Federal Judge Awards Settlement
A class of employees from Constellis Group Inc. recently won a $29.8 million ERISA judgment, representing the difference between what employee stock ownership plan trustee let the ESOP pay for the private security firm and what a Virginia federal court ruled it was worth.
U.S. District Judge Leonie M. Brinkema ruled the ESOP overpaid by $29.8 million because the Wilmington Trust NA failed to probe deeply into the 2013 valuation from the trustee's appraisal firm and didn't ask why it pegged the company's value at tens of millions of dollars higher than another firm's calculation from earlier that year.
"Wilmington has not demonstrated that its reliance on the appraiser's report was 'reasonably justified' in light of all the circumstances because it has not shown that it thoroughly probed the gaps and internal inconsistencies in that report," Judge Brinkema said.
The owners of Constellis, which was founded in 2003 as Triple Canopy and later reorganized under its current name with Triple Canopy as a subsidiary, decided in 2013 to sell the company to an ESOP in order to generate liquidity and boost employees' benefits. Constellis hired Wilmington to act as trustee for the employees.
Basing its analysis on Constellis' performance and that of similar companies, the trustee's financial advisor placed Constellis' fair market value between $275 million and $330 million in November 2013, according to court documents. This was not the only analysis of Constellis' value ahead of the sale, however. In January 2013, a different appraisal firm estimated Constellis' value at about $165 million using a similar analysis. Despite knowing about the lower valuation and delving little into the mechanics of their own appraisal firm's analysis, Wilmington began ESOP negotiations using the higher SRR figure as its baseline.

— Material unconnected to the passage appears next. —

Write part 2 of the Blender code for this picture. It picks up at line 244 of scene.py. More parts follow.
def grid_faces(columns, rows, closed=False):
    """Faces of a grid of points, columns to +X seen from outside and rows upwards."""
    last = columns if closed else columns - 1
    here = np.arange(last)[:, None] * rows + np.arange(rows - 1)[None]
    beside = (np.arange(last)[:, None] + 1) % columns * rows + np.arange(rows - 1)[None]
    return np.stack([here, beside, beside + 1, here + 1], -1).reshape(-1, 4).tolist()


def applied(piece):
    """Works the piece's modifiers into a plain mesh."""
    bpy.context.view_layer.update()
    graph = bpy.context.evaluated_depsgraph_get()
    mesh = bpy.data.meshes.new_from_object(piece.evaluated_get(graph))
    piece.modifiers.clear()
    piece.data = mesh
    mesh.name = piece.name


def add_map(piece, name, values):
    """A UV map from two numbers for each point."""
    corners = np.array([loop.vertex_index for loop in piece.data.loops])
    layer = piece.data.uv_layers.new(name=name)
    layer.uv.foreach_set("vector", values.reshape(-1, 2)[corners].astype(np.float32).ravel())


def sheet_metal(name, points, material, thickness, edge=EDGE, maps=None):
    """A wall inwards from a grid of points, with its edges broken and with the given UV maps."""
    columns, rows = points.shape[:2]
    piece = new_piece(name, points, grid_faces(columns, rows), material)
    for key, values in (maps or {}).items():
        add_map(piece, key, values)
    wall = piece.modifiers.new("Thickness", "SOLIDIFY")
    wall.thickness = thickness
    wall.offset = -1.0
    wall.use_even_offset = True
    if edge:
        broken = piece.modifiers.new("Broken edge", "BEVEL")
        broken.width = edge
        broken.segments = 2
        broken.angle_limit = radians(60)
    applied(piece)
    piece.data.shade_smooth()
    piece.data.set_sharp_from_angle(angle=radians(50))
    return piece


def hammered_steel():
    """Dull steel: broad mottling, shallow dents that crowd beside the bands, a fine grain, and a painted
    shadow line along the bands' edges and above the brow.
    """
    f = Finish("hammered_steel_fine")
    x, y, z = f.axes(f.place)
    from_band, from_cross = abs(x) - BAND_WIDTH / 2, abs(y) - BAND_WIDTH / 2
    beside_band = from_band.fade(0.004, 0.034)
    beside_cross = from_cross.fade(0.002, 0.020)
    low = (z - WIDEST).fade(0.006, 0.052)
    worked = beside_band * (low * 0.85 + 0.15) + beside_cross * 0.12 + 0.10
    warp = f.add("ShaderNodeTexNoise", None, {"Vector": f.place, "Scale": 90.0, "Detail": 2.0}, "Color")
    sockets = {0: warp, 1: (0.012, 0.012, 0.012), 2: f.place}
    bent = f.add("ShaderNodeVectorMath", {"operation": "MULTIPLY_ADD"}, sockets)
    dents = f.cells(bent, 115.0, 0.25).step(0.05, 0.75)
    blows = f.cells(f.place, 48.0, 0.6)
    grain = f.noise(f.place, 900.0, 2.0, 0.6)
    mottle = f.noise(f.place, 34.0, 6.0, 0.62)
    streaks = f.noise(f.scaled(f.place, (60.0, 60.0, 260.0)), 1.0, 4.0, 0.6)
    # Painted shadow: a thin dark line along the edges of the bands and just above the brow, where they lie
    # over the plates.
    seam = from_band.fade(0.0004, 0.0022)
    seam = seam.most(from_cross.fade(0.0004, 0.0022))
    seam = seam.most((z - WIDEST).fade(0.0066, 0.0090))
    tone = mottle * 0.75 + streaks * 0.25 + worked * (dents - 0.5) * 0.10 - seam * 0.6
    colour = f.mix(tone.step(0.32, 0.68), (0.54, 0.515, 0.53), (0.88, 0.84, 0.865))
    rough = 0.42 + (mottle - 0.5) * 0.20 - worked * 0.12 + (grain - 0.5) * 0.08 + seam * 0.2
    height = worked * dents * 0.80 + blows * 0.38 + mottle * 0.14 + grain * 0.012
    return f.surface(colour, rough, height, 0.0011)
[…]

That December, Wilmington negotiated a $201.5 million sale price. Just seven months after the ESOP was consummated, it was sold to Blackwater successor Academi LLC for $281.1 million. That figure included a $20 million payment to shareholders in the ESOP.
Shareholders filed a class action in November 2015 alleging Wilmington breached its duty to the ESOP by letting workers overpay for Constellis. In ruling for the employees, Judge Brinkema said Wilmington committed four major failings while serving as trustee: failing to consider the earlier valuation when negotiating the sale, relying on Constellis' own projections at face value, not investigating their appraiser's application of a 10% premium to certain multiples and not questioning the appraiser's decision to round certain numbers up.
"Although these failings independently might not be sufficient to conclude that Wilmington failed to meet its duty, cumulatively they demonstrate that Wilmington was not sufficiently engaged in the Constellis transaction, which was rushed to be completed by the end of 2013," the judge wrote.
The case is Tim P. Brundle et al. v. Wilmington Trust NA, case number 1:15-cv-01494, in the U.S. District Court for the Eastern District of Virginia. This summary has been edited from a post at Law360.com.